• Information shown:
__________________________________________________

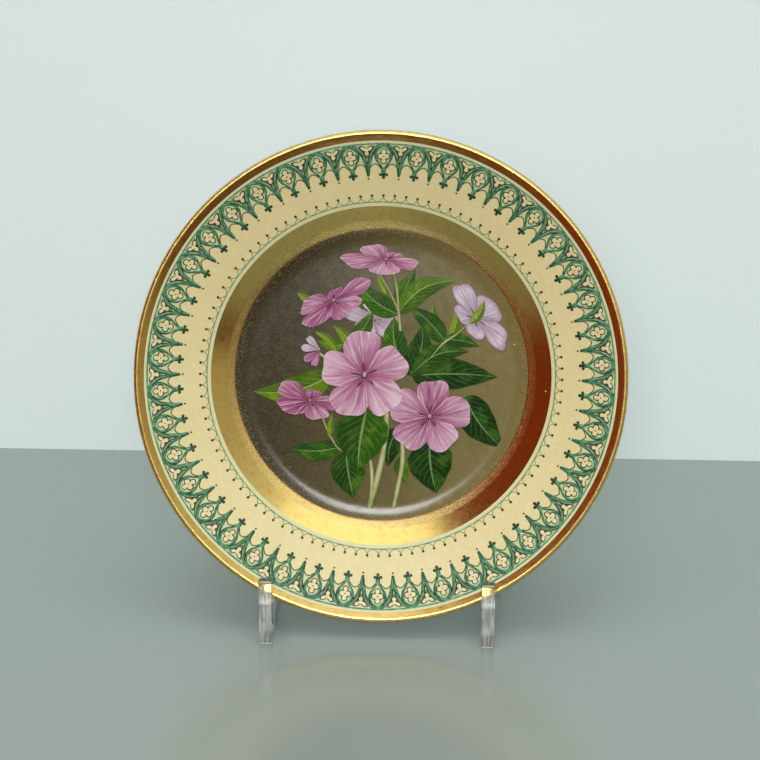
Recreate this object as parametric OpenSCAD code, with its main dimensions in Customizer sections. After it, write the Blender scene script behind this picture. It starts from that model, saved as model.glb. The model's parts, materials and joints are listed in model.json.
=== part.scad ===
// Plate display stand: two clear acrylic cheeks, joined by two drop-in crossbars,
// hold a round porcelain plate by its rim and let it lean back against two arms.
// Millimetres. +Z is up and the viewer stands at -Y. The origin is on the table, at the
// middle of the base.

/* [Plate] */
// Diameter of the plate that stands in the hooks
plate_d = 240; // [225:1:250]
// Height of the plate from its foot ring to the front of its rim
plate_h = 27; // [26:0.5:30]
// Radius where the sloping rim ends and the well begins
well_r = 83.2; // [80:0.2:86]
// Depth of the floor of the well behind the front of the rim
well_depth = 19.5; // [18:0.5:20]
// Radius of the middle of the foot ring on the back
foot_ring_r = 65.5; // [63:0.5:66]

/* [Stand] */
// Angle that the plate leans back from upright
lean = 13; // [9:0.5:17]
// Thickness of the acrylic sheet that all four cut pieces share
sheet = 6.35; // [5:0.05:8]
// Distance between the middles of the two cheeks
cheek_spacing = 108; // [100:1:114]
// Depth of the base from front foot to rear foot
base_depth = 115; // [112:1:125]
// Height of the cut ledge that carries the plate's rim
ledge_z = 17.8; // [17:0.2:20]
// Height of the hooks' tips above the table
hook_top = 33.2; // [31:0.2:37]
// Thickness of a hook from front to back
hook_t = 6.5; // [6:0.5:8]
// Free space between a hook and the plate's rim
rim_room = 4; // [3:0.5:6]
// Width of the leaning arm behind the plate
arm_w = 17; // [16:0.5:20]
// Reach of the arm above the middle of the plate
arm_reach = 50; // [46:1:60]

/* [Crossbars] */
// Length of both crossbars
bar_length = 126; // [124:1:140]
// Height of the upper crossbar, half of which is let into each cheek
upper_bar_h = 20; // [16:1:22]
// Height of the lower crossbar, which is also the height of the base rail
lower_bar_h = 13; // [12:0.5:14]
// Distance of the lower crossbar's middle from the front of the base
lower_bar_y = 80; // [76:1:82]
// Clearance on each side of a halving slot
slot_play = 0.1; // [0.05:0.05:0.2]

/* [Pads] */
// Thickness of the clear pads under the feet
foot_pad_t = 1; // [0.5:0.5:1]
// Thickness of the soft strips that line the ledges
rim_pad_t = 1.5; // [1:0.5:2]
// Thickness of the strips that the plate's back leans on
back_pad_t = 1.5; // [1:0.5:2]
// Gap left between the plate and each pad
seat_gap = 0.2; // [0.1:0.05:0.3]

/* [Hidden] */
$fn = 128;

LEFT = -1;
RIGHT = 1;
ACRYLIC = [0.86, 0.92, 0.93, 0.45];
SOFT_PAD = [0.95, 0.96, 0.96, 0.7];
PORCELAIN = [0.90, 0.82, 0.62];
ARC_STEPS = 8;                            // chords in each rounded corner

plate_r = plate_d / 2;
wall = 3.7;                               // thickness of the plate's rim
floor_wall = 4.7;                         // thickness of the plate's floor
rim_edge_r = 1.7;                         // rounding of the plate's edge
rim_mid = plate_h - wall / 2;             // middle of the rim's edge above the foot ring
ring_half_w = 2.3;                        // half the width of the foot ring
back_drop = 1.2;                          // slope of the foot ring's sides

foot_z = foot_pad_t;                      // underside of the acrylic feet
rail_z = 6;                               // underside of the base rail
toe = 5;                                  // height of the rear foot's upright end
rail_top = rail_z + lower_bar_h;
front_foot = 23;                          // length of the front foot on its pad
rear_foot = 26;                           // length of the rear foot on its pad
arch_slope = 4;                           // run of the arch's ends
leg_front = 94;                           // foot of the rear leg's front edge
opening_top = 118;                        // tip of the three-cornered opening
leg_join = 144;                           // where the rear leg leaves the arm

// The plate's own frame has its origin at the middle of the foot ring's plane, X across,
// Y up along the plate and Z out of its painted face.
inner_face = cheek_spacing / 2 - sheet / 2;
plate_z = ledge_z + rim_pad_t + seat_gap
    + sqrt(pow(plate_r, 2) - pow(inner_face, 2)) * cos(lean) - rim_mid * sin(lean);
plate_y = hook_t + rim_room + plate_h * cos(lean)
    + sqrt(pow(plate_r, 2) - pow(inner_face, 2)) * sin(lean);
arm_face = -(back_pad_t + seat_gap);      // the arms' front edges, in the plate's frame

// Distance from the front of the base to the arm's front edge at a height
function arm_front(z) = plate_y + (z - plate_z) * tan(lean) - arm_face / cos(lean);
function arm_back(z) = arm_front(z) + arm_w / cos(lean);
// Side-view place of a point of the plate's frame
function beside(up, out) =
    [plate_y + up * sin(lean) - out * cos(lean), plate_z + up * cos(lean) + out * sin(lean)];

function unit(v) = v / norm(v);
function turn(a) = a > 180 ? a - 360 : a < -180 ? a + 360 : a;
// Arc of radius r that rounds the corner b between the points a and c
function corner_arc(a, b, c, r) =
    let (
        u = unit(a - b),
        v = unit(c - b),
        half = acos(u * v) / 2,
        start = b + u * r / tan(half),
        stop = b + v * r / tan(half),
        middle = b + unit(u + v) * r / sin(half),
        from = atan2(start[1] - middle[1], start[0] - middle[0]),
        sweep = turn(atan2(stop[1] - middle[1], stop[0] - middle[0]) - from)
    )
    [for (i = [0:ARC_STEPS]) middle + r * [cos(from + sweep * i / ARC_STEPS),
                                           sin(from + sweep * i / ARC_STEPS)]];
function place(corner) = [corner[0], corner[1]];
// Closed outline whose corners are [x, y, radius], with radius 0 for a sharp corner
function rounded(corners) =
    let (n = len(corners))
    [for (i = [0:n - 1])
        each corners[i][2] == 0 ? [place(corners[i])]
            : corner_arc(place(corners[(i + n - 1) % n]), place(corners[i]),
                         place(corners[(i + 1) % n]), corners[i][2])];
function with_radius(p, r) = [p[0], p[1], r];

// Side view of a cheek: front foot, hook, ledge, leaning arm, rear leg and arched rail
cheek_outline = rounded([
    [0, foot_z, 1],
    [0, hook_top, 2],
    [hook_t, hook_top, 2],
    [hook_t, ledge_z, 2],
    [arm_front(ledge_z), ledge_z, 2],
    with_radius(beside(arm_reach, arm_face), 2),
    with_radius(beside(arm_reach, arm_face - arm_w), 4),
    [arm_back(leg_join), leg_join, 10],
    [base_depth, foot_z + toe, 3],
    [base_depth, foot_z, 1],
    [base_depth - rear_foot, foot_z, 1],
    [base_depth - rear_foot - arch_slope, rail_z, 3],
    [front_foot + arch_slope, rail_z, 3],
    [front_foot, foot_z, 1]
]);
opening_outline = rounded([
    [arm_back(rail_top), rail_top, 4],
    [leg_front, rail_top, 4],
    [arm_back(opening_top), opening_top, 2.5]
]);

// Half section of the plate, from the middle of its face out to the rim and back
face_z = plate_h - well_depth;
rim_in_z = face_z + 7.1;
plate_section = rounded([
    [0, face_z, 0],
    [70, face_z, 26],
    [well_r, rim_in_z, 6],
    [plate_r, plate_h, rim_edge_r],
    [plate_r, plate_h - wall, rim_edge_r],
    [well_r + 2.3, rim_in_z - wall - 0.7, 8],
    [foot_ring_r + 5, face_z - floor_wall + 0.8, 4],
    [foot_ring_r + ring_half_w, back_drop, 0],
    [foot_ring_r + ring_half_w - 0.6, 0, 0],
    [foot_ring_r - ring_half_w + 0.6, 0, 0],
    [foot_ring_r - ring_half_w - back_drop, face_z - floor_wall, 1],
    [0, face_z - floor_wall, 0]
]);

// Sets its children down with the front of the base at y = 0
module on_base() {
    translate([0, -base_depth / 2, 0]) children();
}

// Puts its children in the plate's frame
module in_plate_frame() {
    on_base() translate([0, plate_y, plate_z]) rotate([90 - lean, 0, 0]) children();
}

// Extrudes a side view, drawn in depth and height, across the object
module across(width) {
    rotate([90, 0, 90]) linear_extrude(height = width, center = true) children();
}

module cheek(side) {
    slot_w = sheet + 2 * slot_play;
    slot_cut = sheet + 1;
    color(ACRYLIC) on_base() translate([side * cheek_spacing / 2, 0, 0]) difference() {
        across(sheet) difference() {
            polygon(cheek_outline);
            polygon(opening_outline);
        }
        // halving slot for the upper crossbar, open at the arm's tip
        translate([0, plate_y, plate_z]) rotate([90 - lean, 0, 0])
            translate([0, arm_reach, arm_face - arm_w / 2])
                cube([slot_cut, upper_bar_h, slot_w], center = true);
        // halving slot for the lower crossbar, open upwards into the opening
        translate([0, lower_bar_y, rail_top])
            cube([slot_cut, slot_w, lower_bar_h], center = true);
    }
}

// Flat crossbar drawn in its own plane, with its lower edge at y = 0 and two halving slots
module crossbar(height) {
    slot_w = sheet + 2 * slot_play;
    half = bar_length / 2;
    linear_extrude(height = sheet, center = true) difference() {
        polygon(rounded([[-half, 0, 3], [half, 0, 3], [half, height, 3], [-half, height, 3]]));
        for (side = [LEFT, RIGHT])
            translate([side * cheek_spacing / 2, 0])
                square([slot_w, height + 2 * slot_play], center = true);
    }
}

module upper_crossbar() {
    color(ACRYLIC) in_plate_frame()
        translate([0, arm_reach - upper_bar_h, arm_face - arm_w / 2]) crossbar(upper_bar_h);
}

module lower_crossbar() {
    color(ACRYLIC) on_base()
        translate([0, lower_bar_y, rail_z]) rotate([90, 0, 0]) crossbar(lower_bar_h);
}

// Soft strip as wide as the sheet, with rounded ends, lying on z = 0
module pad(length, thickness) {
    half_w = sheet / 2;
    half_l = length / 2;
    color(SOFT_PAD) linear_extrude(height = thickness)
        polygon(rounded([[-half_w, -half_l, 1.5], [half_w, -half_l, 1.5],
                         [half_w, half_l, 1.5], [-half_w, half_l, 1.5]]));
}

module rim_pad(side) {
    room = arm_front(ledge_z) - hook_t;
    corner = 2;                           // keeps clear of the slot's rounded corners
    on_base() translate([side * cheek_spacing / 2, hook_t + room / 2, ledge_z])
        pad(room - 2 * corner, rim_pad_t);
}

// Lies on the arm where the plate's foot ring crosses it
module back_pad(side) {
    pad_length = 12;
    crossing = sqrt(pow(foot_ring_r, 2) - pow(cheek_spacing / 2, 2));
    in_plate_frame() translate([side * cheek_spacing / 2, crossing, arm_face])
        pad(pad_length, back_pad_t);
}

module foot_pad(side, front, back) {
    inset = 1;
    on_base() translate([side * cheek_spacing / 2, (front + back) / 2, 0])
        pad(back - front - 2 * inset, foot_pad_t);
}

module front_foot_pad(side) {
    foot_pad(side, 0, front_foot);
}

module rear_foot_pad(side) {
    foot_pad(side, base_depth - rear_foot, base_depth);
}

module plate() {
    color(PORCELAIN) in_plate_frame() rotate_extrude() polygon(plate_section);
}

cheek(LEFT);  // left_cheek
cheek(RIGHT);  // right_cheek
upper_crossbar();
lower_crossbar();
rim_pad(LEFT);  // left_rim_pad
rim_pad(RIGHT);  // right_rim_pad
back_pad(LEFT);  // left_back_pad
back_pad(RIGHT);  // right_back_pad
front_foot_pad(LEFT);  // left_front_foot_pad
front_foot_pad(RIGHT);  // right_front_foot_pad
rear_foot_pad(LEFT);  // left_rear_foot_pad
rear_foot_pad(RIGHT);  // right_rear_foot_pad
plate();
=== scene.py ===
from math import atan2, cos, pi, radians, sin, tan

import bpy
from mathutils import Euler, Matrix, Vector
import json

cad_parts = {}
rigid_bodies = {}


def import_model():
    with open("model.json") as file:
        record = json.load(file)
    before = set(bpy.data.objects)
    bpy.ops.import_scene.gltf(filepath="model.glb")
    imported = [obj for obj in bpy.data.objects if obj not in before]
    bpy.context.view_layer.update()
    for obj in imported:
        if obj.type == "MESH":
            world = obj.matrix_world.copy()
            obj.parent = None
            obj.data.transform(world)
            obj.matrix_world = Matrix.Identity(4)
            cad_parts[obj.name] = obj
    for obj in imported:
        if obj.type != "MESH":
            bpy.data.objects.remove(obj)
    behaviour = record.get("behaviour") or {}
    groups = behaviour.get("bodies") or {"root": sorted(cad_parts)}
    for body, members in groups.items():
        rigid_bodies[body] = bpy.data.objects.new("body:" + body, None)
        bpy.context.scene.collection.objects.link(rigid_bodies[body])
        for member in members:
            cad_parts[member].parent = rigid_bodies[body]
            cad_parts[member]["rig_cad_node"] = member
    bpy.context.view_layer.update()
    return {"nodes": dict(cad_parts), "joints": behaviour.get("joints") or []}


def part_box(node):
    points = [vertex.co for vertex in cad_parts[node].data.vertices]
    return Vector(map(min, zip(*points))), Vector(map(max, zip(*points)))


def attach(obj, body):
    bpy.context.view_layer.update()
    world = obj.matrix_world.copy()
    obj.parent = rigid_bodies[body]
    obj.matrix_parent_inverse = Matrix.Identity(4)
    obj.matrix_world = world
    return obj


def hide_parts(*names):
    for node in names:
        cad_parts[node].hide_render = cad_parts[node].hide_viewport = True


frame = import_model()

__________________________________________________

• Goal of the exercise: From the line containing "cad_parts[member].parent = rigid_bodies[body]" through the closing line of the material above, return every line exactly and omit all others.

• The reply:
            cad_parts[member].parent = rigid_bodies[body]
            cad_parts[member]["rig_cad_node"] = member
    bpy.context.view_layer.update()
    return {"nodes": dict(cad_parts), "joints": behaviour.get("joints") or []}


def part_box(node):
    points = [vertex.co for vertex in cad_parts[node].data.vertices]
    return Vector(map(min, zip(*points))), Vector(map(max, zip(*points)))


def attach(obj, body):
    bpy.context.view_layer.update()
    world = obj.matrix_world.copy()
    obj.parent = rigid_bodies[body]
    obj.matrix_parent_inverse = Matrix.Identity(4)
    obj.matrix_world = world
    return obj


def hide_parts(*names):
    for node in names:
        cad_parts[node].hide_render = cad_parts[node].hide_viewport = True


frame = import_model()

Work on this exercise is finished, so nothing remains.